» **Data excerpt**
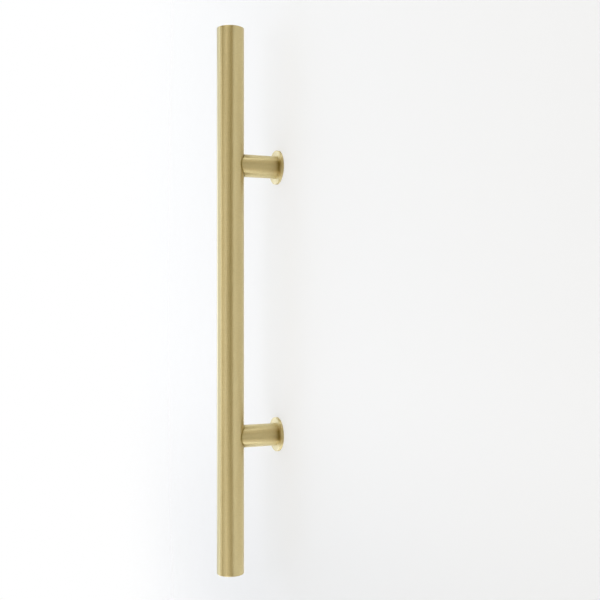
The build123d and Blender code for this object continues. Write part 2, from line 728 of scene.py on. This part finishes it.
def make_metal(name, effects, axis, tone, cloud_change, roughness, stretch, lines):
    """A turned and brushed metal whose lines run round the bar or round the posts."""
    grain, polish, tarnish_and_shade = effects
    metal = bpy.data.materials.new(name)
    metal.use_nodes = True
    bench = Bench(metal.node_tree)
    shader = metal.node_tree.nodes["Principled BSDF"]
    shader.inputs["Metallic"].default_value = 1.0
    shader.inputs["Anisotropic"].default_value = stretch
    shader.inputs["Anisotropic Rotation"].default_value = quarter_turn
    tangent = bench.put("ShaderNodeTangent", direction_type="RADIAL", axis="Z" if axis == "BAR" else "Y")
    bench.feed(tangent.outputs[0], shader.inputs["Tangent"])

    place = bench.put("ShaderNodeTexCoord").outputs["Object"]
    lined = bench.put("ShaderNodeGroup", node_tree=grain)
    lined.inputs["Lines per Metre"].default_value = lines
    bench.feed(from_own_axis(bench, place, axis), lined.inputs["Position"])
    worn = bench.put("ShaderNodeGroup", node_tree=polish).outputs["Mask"]
    cornered = bench.put("ShaderNodeGroup", node_tree=tarnish_and_shade)
    bench.feed(place, cornered.inputs["Position"])
    cloud = bench.noise(place, cloud_scale, cloud_detail)

    clouded = bench.mix(cloud, (*tone, 1), shade(tone, cloud_change))
    rubbed = bench.mix(bench.maths("MULTIPLY", worn, rubbed_share), clouded, shade(tone, rubbed_change))
    # Here the joints are darkened, partly as tarnishing and partly as painted shade.
    tarnish_and_shade_amount = bench.maths("MULTIPLY", cornered.outputs["Mask"], tarnish_and_shade_share)
    tarnished_and_shaded = bench.mix(tarnish_and_shade_amount, rubbed, shade(tone, tarnish_and_shade_change))
    # Each fine line catches a little more or less light than the next.
    low, high = line_level - line_contrast, line_level + line_contrast
    brushed = bench.put("ShaderNodeVectorMath", operation="SCALE")
    bench.feed(tarnished_and_shaded, brushed.inputs[0])
    bench.feed(bench.ramp(lined.outputs["Lines"], 0.0, 1.0, low, high, "LINEAR"), brushed.inputs["Scale"])
    bench.feed(brushed.outputs[0], shader.inputs["Base Color"])

    bands = bench.maths("MULTIPLY", bench.maths("SUBTRACT", lined.outputs["Bands"], 0.5), band_swing)
    smudges = bench.maths("MULTIPLY", bench.maths("SUBTRACT", cloud, 0.5), smudge_swing)
    rough = bench.maths("ADD", bench.maths("ADD", bands, smudges), roughness)
    smoothed = bench.maths("MULTIPLY", worn, rubbed_gloss)
    bench.feed(bench.maths("SUBTRACT", rough, smoothed), shader.inputs["Roughness"])

    relief = bench.put("ShaderNodeBump")
    relief.inputs["Strength"].default_value = 1.0
    relief.inputs["Distance"].default_value = line_depth
    bench.feed(lined.outputs["Lines"], relief.inputs["Height"])
    bench.feed(relief.outputs[0], shader.inputs["Normal"])
    return metal


def coat(piece, metal):
    """Give a piece one material in place of what it had."""
    piece.data.materials.clear()
    piece.data.materials.append(metal)


def wear(metal, slot, *pieces):
    """Give pieces one material; the record's slot that it stands for is passed but not used."""
    for piece in pieces:
        coat(piece, metal)


# The studio.


def start_paint(name):
    """An empty material, its nodes and the socket that its surface goes into."""
    paint = bpy.data.materials.new(name)
    paint.use_nodes = True
    bench = Bench(paint.node_tree)
    bench.tree.nodes.clear()
    return paint, bench, bench.put("ShaderNodeOutputMaterial").inputs["Surface"]


def stage_paint(name, colour, deep_colour, glow, foot_tone, middle, full, gone):
    """Pale matt paint that is solid from its front alone and thins out to white round its middle."""
    paint, bench, surface = start_paint(name)
    place = bench.put("ShaderNodeTexCoord").outputs["Object"]
    parts = bench.split(place)
    height = parts["Z"]
    off_middle = bench.maths("ABSOLUTE", height)
    seen = bench.put("ShaderNodeLightPath").outputs["Is Camera Ray"]
    unseen = bench.maths("SUBTRACT", 1.0, seen)
    # In the metal the paint is deeper well above and well below the pull.
    deep = bench.maths("MULTIPLY", bench.ramp(off_middle, deepen_start, deepen_full), unseen)
    matt = bench.put("ShaderNodeBsdfDiffuse")
    bench.feed(bench.mix(deep, colour, deep_colour), matt.inputs["Color"])
    lit = bench.put("ShaderNodeAddShader")
    bench.feed(matt.outputs[0], lit.inputs[0])
    bench.feed(bench.glow(glow), lit.inputs[1])
    # To the camera it has its own tone too, greyer towards the foot, which keeps the shadow on it faint.
    tone = bench.ramp(height, foot_start, foot_end, foot_tone, pale_tone)
    lifted = bench.blend(bench.maths("MULTIPLY", seen, own_tone_share), lit.outputs[0], bench.glow(tone))
    # It reaches twice as far up and down as it does sideways.
    flatter = bench.vector_maths("MULTIPLY", place, (1, 1, 0.5), "Vector")
    reach = bench.vector_maths("DISTANCE", flatter, middle, "Value")
    # Only the camera sees the paint thin out: to the lamps and in the metal it stays whole.
    whole = bench.maths("MAXIMUM", bench.ramp(reach, full, gone, 1.0, 0.0), unseen)
    # It is open behind each rose, so that light reaches the plug in the post and its thread from behind.
    fixing = (0, 0, fixing_height * MM)
    from_fixing = bench.vector_maths("DISTANCE", bench.vector(parts["X"], 0.0, off_middle), fixing, "Value")
    closed = bench.maths("GREATER_THAN", from_fixing, opening)
    face = bench.put("ShaderNodeNewGeometry")
    front = bench.maths("SUBTRACT", 1.0, face.outputs["Backfacing"])
    solid = bench.maths("MULTIPLY", bench.maths("MULTIPLY", front, closed), whole)
    clear = bench.put("ShaderNodeBsdfTransparent")
    bench.feed(bench.blend(solid, clear.outputs[0], lifted), surface)
    return paint


def make_backdrop():
    """A pale backdrop that the roses stand against, and a pale floor well below."""
    take()
    bpy.ops.mesh.primitive_plane_add(
        size=backdrop_size,
        location=(0, -backdrop_gap, 0),
        rotation=(math.radians(90), 0, 0),
    )
    backdrop = bpy.context.object
    backdrop.name = "backdrop"
    settle(backdrop)
    backdrop_paint = stage_paint(
        "pale backdrop",
        colour=(0.88, 0.88, 0.88, 1),
        deep_colour=(0.55, 0.55, 0.55, 1),
        glow=backdrop_glow,
        foot_tone=0.72,
        middle=(0.75, 0, 0),
        full=0.8,
        gone=1.6,
    )
    backdrop.data.materials.append(backdrop_paint)
    take()
    bpy.ops.mesh.primitive_plane_add(size=floor_size, location=(0, 0, floor_height))
    floor = bpy.context.object
    floor.name = "floor"
    settle(floor)
    floor_paint = stage_paint(
        "pale floor",
        colour=(0.885, 0.885, 0.88, 1),
        deep_colour=(0.885, 0.885, 0.88, 1),
        glow=floor_glow,
        foot_tone=pale_tone,
        middle=(0, 0, -0.8),
        full=0.5,
        gone=2.4,
    )
    floor.data.materials.append(floor_paint)


def make_room():
    """A dim warm room round the front of the pull, which the metal shows and the camera never sees."""
    take()
    bpy.ops.mesh.primitive_uv_sphere_add(segments=48, ring_count=24, radius=room_radius)
    room = bpy.context.object
    room.name = "room"
    open_up(room)
    bpy.ops.mesh.bisect(plane_co=(0, 0, 0), plane_no=(0, 1, 0), clear_outer=True)
    bpy.ops.object.mode_set(mode="OBJECT")
    dim, bench, surface = start_paint("dim room")
    dim.cycles.emission_sampling = "NONE"
    seen = bench.put("ShaderNodeLightPath").outputs["Is Camera Ray"]
    clear = bench.put("ShaderNodeBsdfTransparent")
    bench.feed(bench.blend(seen, bench.glow(1.0, (*room_level, 1)), clear.outputs[0]), surface)
    room.data.materials.append(dim)


def softbox(name, place, size, level, shape, colour, aim):
    """A soft lamp that faces its aim and shows in the metal at this level."""
    lamp = bpy.data.lights.new(name, "AREA")
    lamp.shape = shape
    lamp.size, lamp.size_y = size
    lamp.color = colour
    # A lamp shows at its power over four times its face.
    face = size[0] * size[1]
    if shape == "ELLIPSE":
        face *= math.pi / 4
    lamp.energy = 4 * face * level
    box = bpy.data.objects.new(name, lamp)
    bpy.context.scene.collection.objects.link(box)
    box.location = place
    box.rotation_euler = (Vector(aim) - box.location).to_track_quat("-Z", "Y").to_euler()


def upright_box(name, toward, spread, tall, level, shape, colour, height=0.0):
    """A soft lamp that stands at an angle round the bar and is this many degrees wide to either side."""
    angle = math.radians(toward)
    x = math.cos(angle) * lamp_distance
    y = math.sin(angle) * lamp_distance - standoff * MM
    wide = 2 * lamp_distance * math.tan(math.radians(spread))
    softbox(name, (x, y, height), (wide, tall), level, shape, colour, (0, -standoff * MM, height))


def light_studio():
    """Plain soft light: tall boxes in front, and boxes above and below, most of them a little cool."""
    faint = (0.88, 0.89, 1.0)
    cool = (0.78, 0.86, 1.0)
    cooler = (0.64, 0.74, 1.0)
    warm = (1.0, 0.84, 0.78)
    # Each box has its angle round the bar, its half width in degrees, its height in metres and its level.
    upright_box("left end box", -165, 8, 1.2, 0.85, "RECTANGLE", cool)
    upright_box("left box", -141, 36, 2.2, 1.02, "ELLIPSE", cooler)
    upright_box("strip box", -103, 5.5, 2.4, 1.04, "RECTANGLE", faint)
    upright_box("front box", -77, 20, 0.95, 1.19, "ELLIPSE", faint)
    upright_box("side box", -56, 9, 0.9, 0.68, "ELLIPSE", cooler)
    upright_box("far box", -5, 6, 0.8, 0.68, "RECTANGLE", faint)
    for word, way in (("upper", 1), ("lower", -1)):
        upright_box(f"{word} side box", -36, 20, 0.8, 0.36, "ELLIPSE", cool, way * side_height)
        upright_box(f"{word} turned box", -52, 8, 0.8, 0.30, "RECTANGLE", warm, way * side_height)
        for side, x, y, wide, deep, level, colour in (
            ("left", -1.2, -0.8, 0.8, 1.5, 2.02, cool),
            ("near", 0.0, -0.35, 0.8, 0.6, 2.95, cool),
            ("right", 0.4, -0.8, 0.8, 1.5, 0.71, faint),
            ("far right", 1.2, -0.8, 0.8, 1.5, 0.49, warm),
        ):
            place = (x, y, way * overhead)
            softbox(f"{word} {side} box", place, (wide, deep), level, "RECTANGLE", colour, (x, y, 0))
    world = bpy.data.worlds.new("white surround")
    bpy.context.scene.world = world
    world.use_nodes = True
    world.node_tree.nodes["Background"].inputs["Color"].default_value = (1, 1, 1, 1)


def set_camera():
    """The camera where the photograph was taken from."""
    lens = bpy.data.cameras.new("camera")
    lens.lens = camera_lens
    lens.sensor_width = 36
    lens.clip_start = 0.01
    lens.clip_end = 50
    camera = bpy.data.objects.new("camera", lens)
    bpy.context.scene.collection.objects.link(camera)
    camera.location = camera_place
    camera.rotation_euler = Vector(camera_direction).to_track_quat("-Z", "Y").to_euler()
    bpy.context.scene.camera = camera


# Putting it together.

bar = make_grip_bar()
caps = make_end_caps()
posts = make_posts()
roses = make_roses()
inserts = make_inserts()

for piece, node in (
    (bar, "grip_bar"),
    (caps[0], "upper_end_cap"),
    (caps[1], "lower_end_cap"),
    (posts[0], "upper_post"),
    (posts[1], "lower_post"),
    (roses[0], "upper_rose"),
    (roses[1], "lower_rose"),
    (inserts[0], "upper_threaded_insert"),
    (inserts[1], "lower_threaded_insert"),
):
    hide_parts(node)
    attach(piece, "root")

effects = (make_turned_grain(), make_edge_polish(), make_joint_tarnish_and_shade())
all_brass = {"tone": (0.645, 0.54, 0.285), "cloud_change": (0.97, 0.95, 0.90), "lines": 3500}
all_steel = {"axis": "POST", "stretch": 0.3, "lines": 2500}
brass_on_bar = make_metal(
    "satin brass round the bar",
    effects,
    axis="BAR",
    roughness=0.35,
    stretch=0.95,
    **all_brass,
)
brass_on_post = make_metal(
    "satin brass round the posts",
    effects,
    axis="POST",
    roughness=0.42,
    stretch=0.9,
    **all_brass,
)
steel = make_metal(
    "fixing steel",
    effects,
    tone=(0.58, 0.57, 0.55),
    cloud_change=(0.9, 0.9, 0.9),
    roughness=0.3,
    **all_steel,
)
spring = make_metal(
    "spring steel",
    effects,
    tone=(0.30, 0.29, 0.28),
    cloud_change=(0.85, 0.85, 0.85),
    roughness=0.4,
    **all_steel,
)

wear(brass_on_bar, "satin_brass", bar, *caps)
wear(brass_on_post, "satin_brass", *posts, *roses)
wear(steel, "fixing_steel", *inserts)

# The screws, nuts and split rings inside keep the source's own shapes.
for node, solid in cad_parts.items():
    if "screw" in node or "nut" in node:
        coat(solid, steel)
    if "washer" in node:
        coat(solid, spring)

make_backdrop()
make_room()
light_studio()
set_camera()
bpy.context.scene.view_settings.view_transform = "Standard"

» **Goal of the exercise**
Reproduce word for word the material above, beginning with the line that contains "hide_parts(node)" and ending with the line that contains "coat(solid, spring)".

» **Reply**
    hide_parts(node)
    attach(piece, "root")

effects = (make_turned_grain(), make_edge_polish(), make_joint_tarnish_and_shade())
all_brass = {"tone": (0.645, 0.54, 0.285), "cloud_change": (0.97, 0.95, 0.90), "lines": 3500}
all_steel = {"axis": "POST", "stretch": 0.3, "lines": 2500}
brass_on_bar = make_metal(
    "satin brass round the bar",
    effects,
    axis="BAR",
    roughness=0.35,
    stretch=0.95,
    **all_brass,
)
brass_on_post = make_metal(
    "satin brass round the posts",
    effects,
    axis="POST",
    roughness=0.42,
    stretch=0.9,
    **all_brass,
)
steel = make_metal(
    "fixing steel",
    effects,
    tone=(0.58, 0.57, 0.55),
    cloud_change=(0.9, 0.9, 0.9),
    roughness=0.3,
    **all_steel,
)
spring = make_metal(
    "spring steel",
    effects,
    tone=(0.30, 0.29, 0.28),
    cloud_change=(0.85, 0.85, 0.85),
    roughness=0.4,
    **all_steel,
)

wear(brass_on_bar, "satin_brass", bar, *caps)
wear(brass_on_post, "satin_brass", *posts, *roses)
wear(steel, "fixing_steel", *inserts)

# The screws, nuts and split rings inside keep the source's own shapes.
for node, solid in cad_parts.items():
    if "screw" in node or "nut" in node:
        coat(solid, steel)
    if "washer" in node:
        coat(solid, spring)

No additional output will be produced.